During the later Bush years, I thought that right-wingers were increasingly falling prey to the same temptation that did in the Left a generation ago: seeing the world not as it was, but as they wanted it to be. (Witness the Terri Schiavo intervention, the effort to privatize Social Security, the complete unwillingness to rein in market excesses, and the irrational belief that diplomatic isolation combined with kicking someone else's ass would somehow deter North Korea and Iran from their nuclear ambitions.) Usually when this happens, an electoral smack in the face or two is sufficient to prompt a return to reality-based politics, as was the case with Democrats after their landslide losses in 1972 and 1984. Today's Republicans, however, seem more eager to double down on what they see as purity and most of us regard as unhinged extremism than to seriously engage on the most important issues of the day with good faith and new ideas. It's less a philosophy than a dogma, and consequently the party is increasingly less a coalition than a cult.
So it's maybe not surprising that the foremost defender of the faith will pen her testimonial:
Sarah Palin is ready to tell her side, agreeing to publish a memoir with HarperCollins. The book comes out in Spring 2010 — the year she is up for re-election.
"There's been so much written about and spoken about in the mainstream media and in the anonymous blogosphere world, that this will be a wonderful, refreshing chance for me to get to tell my story, that a lot of people have asked about, unfiltered," the Alaska governor and 2008 vice presidential candidate said during a brief telephone interview Tuesday with The Associated Press.
"Being a voracious reader, I read a lot today and have read a lot growing up. And having that journalism degree, all of that, will be a great assistance for me in writing this book, talking about the challenges and the joys, balancing the work and parenting, and, in my case, work means running the state," Palin said.
"I've read a variety of books, and that helps shape my opinions and my views."
Maybe the upside of Palin repeatedly insisting that she reads a lot is that it might inspire some of her admirers to do the same, and once somebody starts reading, the odds that they'll begin to think for themselves improve. Then again, based on this one example, reading Palin is likely to prove as headache-inducing for anyone who values coherence as was listening to her speak in interviews and campaign appearances.
She does not, however, represent the nadir of right-wing thought, at least so long as the RNC is around:
A conservative faction of the Republican National Committee is urging the GOP to take a harder line against both Democrats and wayward Republicans, drafting a resolution to rename the opposition the “Democrat Socialist Party” and moving to rebuke the three Republican senators who supported the stimulus package.
In an e-mail sent Wednesday to the 168 voting members of the committee, RNC member James Bopp, Jr. accused President Obama of wanting “to restructure American society along socialist ideals.”

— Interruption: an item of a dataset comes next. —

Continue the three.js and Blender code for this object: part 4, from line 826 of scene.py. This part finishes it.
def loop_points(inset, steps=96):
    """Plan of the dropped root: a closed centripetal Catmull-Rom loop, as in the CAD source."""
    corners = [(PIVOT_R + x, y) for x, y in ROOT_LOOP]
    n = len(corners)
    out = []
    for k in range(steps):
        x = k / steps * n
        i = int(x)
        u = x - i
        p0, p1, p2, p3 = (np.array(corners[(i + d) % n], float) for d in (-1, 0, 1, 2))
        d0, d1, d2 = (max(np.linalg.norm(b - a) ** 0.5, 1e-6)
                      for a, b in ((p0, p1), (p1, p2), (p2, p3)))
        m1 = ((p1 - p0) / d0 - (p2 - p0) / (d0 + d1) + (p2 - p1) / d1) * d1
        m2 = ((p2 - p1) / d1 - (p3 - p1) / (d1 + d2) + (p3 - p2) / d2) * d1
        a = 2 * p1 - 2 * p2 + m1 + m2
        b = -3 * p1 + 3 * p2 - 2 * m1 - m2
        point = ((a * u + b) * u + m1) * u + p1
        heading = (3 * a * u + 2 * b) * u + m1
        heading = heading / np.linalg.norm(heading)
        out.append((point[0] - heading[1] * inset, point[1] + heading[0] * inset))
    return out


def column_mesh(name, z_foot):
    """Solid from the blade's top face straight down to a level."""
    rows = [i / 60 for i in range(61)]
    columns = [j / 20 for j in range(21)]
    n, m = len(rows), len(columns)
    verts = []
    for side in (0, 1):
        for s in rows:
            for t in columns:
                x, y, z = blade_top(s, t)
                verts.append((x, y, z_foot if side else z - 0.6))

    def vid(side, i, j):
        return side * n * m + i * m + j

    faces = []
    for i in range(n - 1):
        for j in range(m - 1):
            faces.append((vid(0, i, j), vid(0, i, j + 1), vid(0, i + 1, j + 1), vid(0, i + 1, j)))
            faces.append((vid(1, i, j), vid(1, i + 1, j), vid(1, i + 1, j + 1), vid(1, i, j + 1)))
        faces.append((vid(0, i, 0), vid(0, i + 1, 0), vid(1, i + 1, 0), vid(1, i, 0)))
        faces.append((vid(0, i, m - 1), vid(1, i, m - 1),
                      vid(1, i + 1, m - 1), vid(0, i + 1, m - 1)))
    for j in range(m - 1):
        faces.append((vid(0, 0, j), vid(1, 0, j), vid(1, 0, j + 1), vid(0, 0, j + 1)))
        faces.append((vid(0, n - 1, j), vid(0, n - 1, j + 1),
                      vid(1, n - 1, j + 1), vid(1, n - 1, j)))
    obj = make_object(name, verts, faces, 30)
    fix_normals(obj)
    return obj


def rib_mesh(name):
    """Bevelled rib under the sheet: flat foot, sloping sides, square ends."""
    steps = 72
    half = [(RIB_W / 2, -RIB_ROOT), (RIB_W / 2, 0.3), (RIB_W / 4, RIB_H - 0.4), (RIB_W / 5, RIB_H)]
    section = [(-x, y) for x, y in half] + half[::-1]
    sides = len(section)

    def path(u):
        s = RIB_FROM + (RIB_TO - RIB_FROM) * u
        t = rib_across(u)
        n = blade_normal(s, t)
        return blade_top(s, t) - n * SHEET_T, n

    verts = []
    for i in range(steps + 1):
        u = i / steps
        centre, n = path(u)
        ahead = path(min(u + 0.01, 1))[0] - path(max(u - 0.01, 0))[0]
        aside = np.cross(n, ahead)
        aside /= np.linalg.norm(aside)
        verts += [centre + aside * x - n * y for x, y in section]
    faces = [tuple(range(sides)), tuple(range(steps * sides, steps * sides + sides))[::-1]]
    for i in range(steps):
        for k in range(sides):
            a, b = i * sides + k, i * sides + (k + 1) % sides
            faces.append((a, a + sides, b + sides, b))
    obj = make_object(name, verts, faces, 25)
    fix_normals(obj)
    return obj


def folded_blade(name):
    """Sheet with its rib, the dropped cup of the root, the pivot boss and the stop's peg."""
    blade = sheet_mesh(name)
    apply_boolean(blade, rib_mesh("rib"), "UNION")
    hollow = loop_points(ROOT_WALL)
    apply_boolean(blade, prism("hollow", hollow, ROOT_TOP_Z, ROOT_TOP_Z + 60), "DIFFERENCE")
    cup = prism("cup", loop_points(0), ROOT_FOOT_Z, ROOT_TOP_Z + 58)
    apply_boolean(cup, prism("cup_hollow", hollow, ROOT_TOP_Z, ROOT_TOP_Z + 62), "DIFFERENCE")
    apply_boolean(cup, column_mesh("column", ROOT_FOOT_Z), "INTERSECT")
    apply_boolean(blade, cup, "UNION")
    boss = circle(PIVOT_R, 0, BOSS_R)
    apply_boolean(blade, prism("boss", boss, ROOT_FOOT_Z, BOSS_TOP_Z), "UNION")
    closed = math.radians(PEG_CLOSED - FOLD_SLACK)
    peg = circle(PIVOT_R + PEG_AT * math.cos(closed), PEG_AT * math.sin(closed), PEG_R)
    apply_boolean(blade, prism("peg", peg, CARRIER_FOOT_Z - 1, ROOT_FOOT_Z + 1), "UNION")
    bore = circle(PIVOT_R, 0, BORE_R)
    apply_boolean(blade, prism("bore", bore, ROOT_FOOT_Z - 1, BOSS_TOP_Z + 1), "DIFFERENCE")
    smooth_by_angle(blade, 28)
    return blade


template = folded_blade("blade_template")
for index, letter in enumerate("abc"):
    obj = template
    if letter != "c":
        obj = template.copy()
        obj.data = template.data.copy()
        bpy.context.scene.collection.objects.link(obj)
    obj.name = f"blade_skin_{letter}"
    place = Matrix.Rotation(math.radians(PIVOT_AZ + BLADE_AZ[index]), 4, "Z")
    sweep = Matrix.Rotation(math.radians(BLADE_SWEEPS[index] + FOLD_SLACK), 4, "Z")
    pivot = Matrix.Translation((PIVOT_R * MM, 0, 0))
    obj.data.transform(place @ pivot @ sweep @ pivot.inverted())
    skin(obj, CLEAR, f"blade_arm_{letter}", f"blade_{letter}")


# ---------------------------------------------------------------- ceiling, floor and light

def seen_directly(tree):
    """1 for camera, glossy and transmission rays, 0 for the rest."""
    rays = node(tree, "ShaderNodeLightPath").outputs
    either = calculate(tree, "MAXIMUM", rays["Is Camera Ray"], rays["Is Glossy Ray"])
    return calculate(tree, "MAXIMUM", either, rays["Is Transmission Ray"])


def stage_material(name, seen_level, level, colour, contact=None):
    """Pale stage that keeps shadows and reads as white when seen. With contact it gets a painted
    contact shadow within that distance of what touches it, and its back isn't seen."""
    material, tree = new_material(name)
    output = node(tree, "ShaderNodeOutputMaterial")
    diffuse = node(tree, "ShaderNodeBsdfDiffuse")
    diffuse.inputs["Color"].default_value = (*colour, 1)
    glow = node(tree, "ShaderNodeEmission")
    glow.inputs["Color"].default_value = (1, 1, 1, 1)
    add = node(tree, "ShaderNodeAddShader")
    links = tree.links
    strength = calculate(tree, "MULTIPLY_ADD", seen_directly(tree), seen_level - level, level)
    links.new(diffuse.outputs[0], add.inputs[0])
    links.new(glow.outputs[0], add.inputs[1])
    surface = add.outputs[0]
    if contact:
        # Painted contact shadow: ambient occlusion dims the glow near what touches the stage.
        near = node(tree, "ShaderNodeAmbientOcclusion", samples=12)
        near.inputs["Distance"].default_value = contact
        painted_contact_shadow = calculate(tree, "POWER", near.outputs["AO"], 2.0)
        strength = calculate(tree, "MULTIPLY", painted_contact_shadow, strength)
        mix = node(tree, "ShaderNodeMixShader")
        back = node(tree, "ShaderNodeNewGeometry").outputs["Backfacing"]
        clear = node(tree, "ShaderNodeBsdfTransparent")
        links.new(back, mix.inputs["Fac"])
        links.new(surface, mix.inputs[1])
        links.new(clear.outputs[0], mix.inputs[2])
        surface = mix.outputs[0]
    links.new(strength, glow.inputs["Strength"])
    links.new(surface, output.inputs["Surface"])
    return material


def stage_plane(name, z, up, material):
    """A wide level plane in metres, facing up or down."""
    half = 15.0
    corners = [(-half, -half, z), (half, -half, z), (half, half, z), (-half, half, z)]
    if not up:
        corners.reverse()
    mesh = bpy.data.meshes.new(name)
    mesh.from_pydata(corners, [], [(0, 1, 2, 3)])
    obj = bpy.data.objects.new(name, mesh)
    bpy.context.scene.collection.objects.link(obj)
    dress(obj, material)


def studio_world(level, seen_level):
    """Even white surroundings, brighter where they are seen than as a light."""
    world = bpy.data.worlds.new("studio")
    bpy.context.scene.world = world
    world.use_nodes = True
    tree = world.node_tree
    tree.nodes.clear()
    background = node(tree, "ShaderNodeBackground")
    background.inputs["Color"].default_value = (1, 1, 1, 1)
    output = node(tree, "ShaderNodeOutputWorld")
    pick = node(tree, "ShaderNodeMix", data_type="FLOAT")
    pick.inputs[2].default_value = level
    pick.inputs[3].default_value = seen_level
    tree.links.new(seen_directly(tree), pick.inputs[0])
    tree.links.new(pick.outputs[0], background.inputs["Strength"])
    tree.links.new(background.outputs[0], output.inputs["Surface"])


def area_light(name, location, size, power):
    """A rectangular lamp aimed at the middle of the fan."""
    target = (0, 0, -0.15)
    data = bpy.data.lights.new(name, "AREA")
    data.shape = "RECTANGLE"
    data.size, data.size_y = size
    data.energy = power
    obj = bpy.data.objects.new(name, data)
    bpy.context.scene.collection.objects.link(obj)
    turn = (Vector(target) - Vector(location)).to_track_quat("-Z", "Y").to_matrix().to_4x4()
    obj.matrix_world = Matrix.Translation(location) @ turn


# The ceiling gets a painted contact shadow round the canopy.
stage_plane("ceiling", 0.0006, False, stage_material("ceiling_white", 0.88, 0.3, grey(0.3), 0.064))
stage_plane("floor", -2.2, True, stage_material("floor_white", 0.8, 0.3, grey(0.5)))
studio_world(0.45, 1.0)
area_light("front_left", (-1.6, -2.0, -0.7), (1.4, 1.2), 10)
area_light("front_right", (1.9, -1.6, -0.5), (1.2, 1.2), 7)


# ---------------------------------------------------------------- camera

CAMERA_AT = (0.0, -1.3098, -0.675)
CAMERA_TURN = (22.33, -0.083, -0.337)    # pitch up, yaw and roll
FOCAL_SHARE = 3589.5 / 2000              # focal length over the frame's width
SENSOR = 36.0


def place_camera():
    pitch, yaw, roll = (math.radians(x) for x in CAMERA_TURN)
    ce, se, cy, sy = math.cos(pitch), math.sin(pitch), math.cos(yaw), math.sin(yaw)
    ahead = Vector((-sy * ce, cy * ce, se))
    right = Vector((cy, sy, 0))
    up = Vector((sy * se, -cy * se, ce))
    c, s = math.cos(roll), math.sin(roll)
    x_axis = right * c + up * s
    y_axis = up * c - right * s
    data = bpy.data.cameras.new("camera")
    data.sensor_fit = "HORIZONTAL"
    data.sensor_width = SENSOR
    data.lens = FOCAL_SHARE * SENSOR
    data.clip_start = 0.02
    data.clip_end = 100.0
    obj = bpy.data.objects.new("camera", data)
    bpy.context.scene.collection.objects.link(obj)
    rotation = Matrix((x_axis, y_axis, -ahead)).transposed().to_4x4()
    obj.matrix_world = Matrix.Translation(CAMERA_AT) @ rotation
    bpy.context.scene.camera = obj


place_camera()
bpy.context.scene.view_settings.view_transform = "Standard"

“The proposed resolution acknowledges that and calls upon the Democrats to be truthful and honest with the American people by renaming themselves the Democrat Socialist Party,” wrote Bopp, the Republican committeeman from Indiana. “Just as President Reagan’s identification of the Soviet Union as the ‘evil empire’ galvanized opposition to communism, we hope that the accurate depiction of the Democrats as a Socialist Party will galvanize opposition to their march to socialism.”

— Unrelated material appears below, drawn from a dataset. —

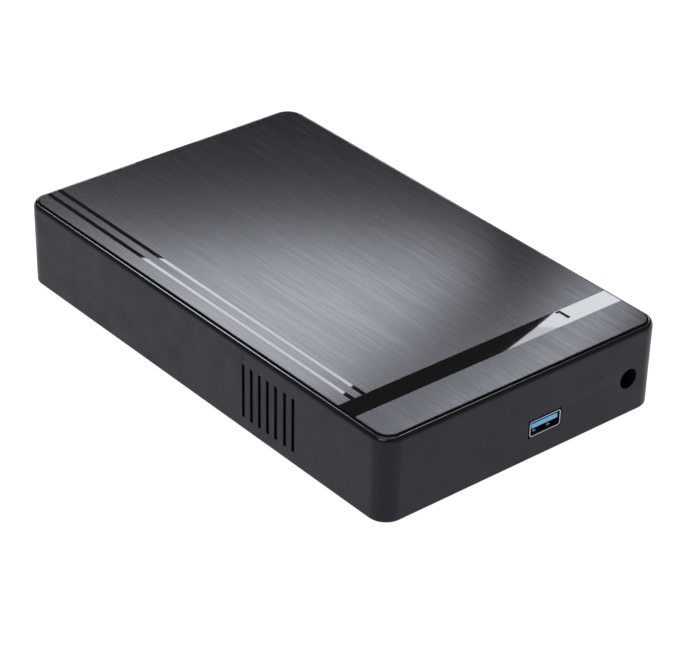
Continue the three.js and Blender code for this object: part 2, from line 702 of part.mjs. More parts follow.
// ---- Head arm, turning about the pivot: built along +X, then turned to its parked angle
const actuator = new THREE.Group();
actuator.rotation.z = PARKED_ANGLE;
pivot.add(actuator);

function armBlock() {
  let body = bar(9, [ARM_Z[0][0], ARM_Z[2][1]], 0, 0, 32);
  for (const z of ARM_Z) {
    const arm = slab([[4, -7], [33, -3.2], [33, 3.2], [4, 7]], z);
    const hole = slab([[14, -2.6], [27, -1.6], [27, 1.6], [14, 2.6]], [z[0] - 1, z[1] + 1]);
    body = join(body, cut(arm, hole));
  }
  body = join(body, block([-12.2, -6], around(0, 5), [13.1, 14.9]));
  return cut(body, bar(BEARING_RADIUS + GAP, [5, 25], 0, 0, 32));
}

function voiceCoil() {
  const z = [12.9, 15.1];
  const window = fan(16.5, 22, [171, 189], [z[0] - 1, z[1] + 1]);
  return cut(fan(13.4, 26, [163, 197], z), window);
}

// One head suspension: a thin tapered spring, its slider, and the lift tab at the tip.
// Its slider reaches up or down to the disc face that it reads.
function suspension(plateZ, sliderZ) {
  const leaf = slab([[29, -3], [47, -1], [53, -0.5], [53, 0.5], [47, 1], [29, 3]], plateZ);
  return join(leaf, block([48.8, 50.4], around(0, 0.8), sliderZ));
}

addTo(actuator, 'head_arm_block', armBlock(), FINISH.aluminium);
addTo(actuator, 'voice_coil', voiceCoil(), FINISH.copper);
const SUSPENSIONS = [
  { plate: [9.7, 9.95], slider: [9.8, 10.2] },
  { plate: [12.85, 13.1], slider: [12.1, 13] },
  { plate: [14.9, 15.15], slider: [15, 15.9] },
  { plate: [18.05, 18.3], slider: [17.8, 18.2] },
];
SUSPENSIONS.forEach(({ plate, slider }, index) => {
  addTo(actuator, `head_suspension_${index + 1}`, suspension(plate, slider), FINISH.steel);
});

export default model;
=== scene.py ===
import math

import bmesh
import bpy
from mathutils import Matrix, Vector


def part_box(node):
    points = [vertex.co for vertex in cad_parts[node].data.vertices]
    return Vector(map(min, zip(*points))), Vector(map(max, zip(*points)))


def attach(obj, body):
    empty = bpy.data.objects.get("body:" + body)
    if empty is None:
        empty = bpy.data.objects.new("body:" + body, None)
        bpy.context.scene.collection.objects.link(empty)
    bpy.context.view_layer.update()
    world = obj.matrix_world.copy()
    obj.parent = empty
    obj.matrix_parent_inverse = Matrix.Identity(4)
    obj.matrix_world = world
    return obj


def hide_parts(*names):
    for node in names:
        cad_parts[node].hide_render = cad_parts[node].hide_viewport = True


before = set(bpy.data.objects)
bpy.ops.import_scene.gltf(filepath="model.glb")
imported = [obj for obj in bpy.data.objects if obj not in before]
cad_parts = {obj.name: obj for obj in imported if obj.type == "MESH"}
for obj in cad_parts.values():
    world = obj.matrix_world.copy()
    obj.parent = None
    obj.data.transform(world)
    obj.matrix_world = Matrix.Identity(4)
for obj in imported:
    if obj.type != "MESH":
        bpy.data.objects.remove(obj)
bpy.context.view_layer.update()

# External hard disk drive: a black enclosure with a brushed top panel, round a 3.5-inch drive.
# Lengths in this script are millimetres; MM turns them into Blender's metres.
MM = 0.001


def cad(node):
    """Lowest and highest corner of a CAD node, in millimetres."""
    low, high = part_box(node)
    return Vector(low) / MM, Vector(high) / MM


# ---- Sizes taken from the frame
CASE_LOW, CASE_HIGH = cad("bottom_case")
WINDOW_LOW, WINDOW_HIGH = cad("indicator_window")
LATCH_LOW, LATCH_HIGH = cad("latch_tongue")
USB_LOW, USB_HIGH = cad("usb_shell")
TONGUE_LOW, TONGUE_HIGH = cad("usb_tongue")
JACK_LOW, JACK_HIGH = cad("dc_jack")
PIN_LOW, PIN_HIGH = cad("dc_pin")
BOARD_LOW, BOARD_HIGH = cad("bridge_board")
CHIP_LOW, CHIP_HIGH = cad("bridge_chip")
HALF_X = CASE_HIGH.x
HALF_Y = CASE_HIGH.y
RIM_Z = CASE_HIGH.z
BASE_Z = CASE_LOW.z
TOP_Z = cad("top_panel")[1].z
BAND_END_X = cad("gloss_inlay")[1].x
DRIVE_HALF_Y = cad("drive_base")[1].y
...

The measure is likely to pass next week, over the objections of party chairman Michael Steele. Actually, Steele comes across as thoughtful on this question, writing in a memo that "while he believes Democrats 'are indeed marching America toward European-style socialism,' ... officially referring to them as the Democrat Socialist Party 'will accomplish little than to give the media and our opponents the opportunity to mischaracterize Republicans.'” Personally, I'm almost surprised that the members didn't go with something like the Stinkypoop Homoterror Party.
Other than providing some amusement, the descent of modern conservatism from Posner and Buckley to Palin and Bopp does nobody any good. Without an electorally competitive Republican Party (or some new alternative to it), we'll increasingly see the worst of the Democrats; indeed, it could be happening already. The next example of effective one-party rule that leads to good governance will be the first.